Now, however, Wal-Mart only sells guns and ammunition through catalogues, though Crow said she is not sure that is because of her. She noted that Wal-Mart has also required some artists to change album covers it found objectionable.

On criticism, whether personal or artistic, Crow said she refuses to read reviews of her work for fear of reading something "insulting," she said with a laugh.

Crow continues to focus on her artistic endeavors. Her most recent release, "Sheryl Crow and Friends -- Live from Central Park" is a recording of a live concert she did with such musical greats as Eric Clapton.

Crow also entered the acting world, playing a heroin addict in last fall's independent release, "The Minus Man," but said she doesn't foresee much more acting in her future because music is her true love.

"I always wanted to be a heroin addict but never wanted to do the drug," Crow joked on her acting debut.

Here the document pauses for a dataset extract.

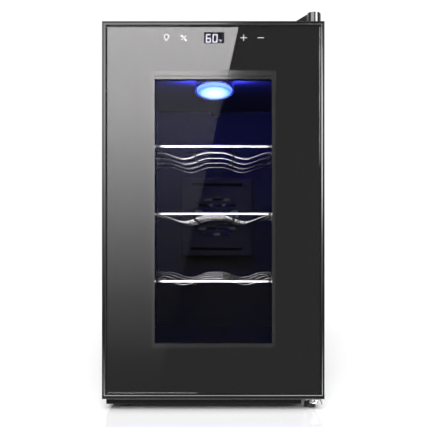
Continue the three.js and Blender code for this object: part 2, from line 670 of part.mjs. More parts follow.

Currently, she is helping to produce an album by Stevie Nicks. Crow said she has recorded some vocals for the album but is not sure what will make it into the final release.

Crow ended her interview with The Dartmouth with some advice for the college student with artistic interests who may be feeling pressured into studying more "money-making" fields:

"Creativity is the passion for wanting to live beyond your own mind, to surpass your own mortality. Whatever it is that calls you to be creative, I don't think is heavily influenced by what you are studying," she said.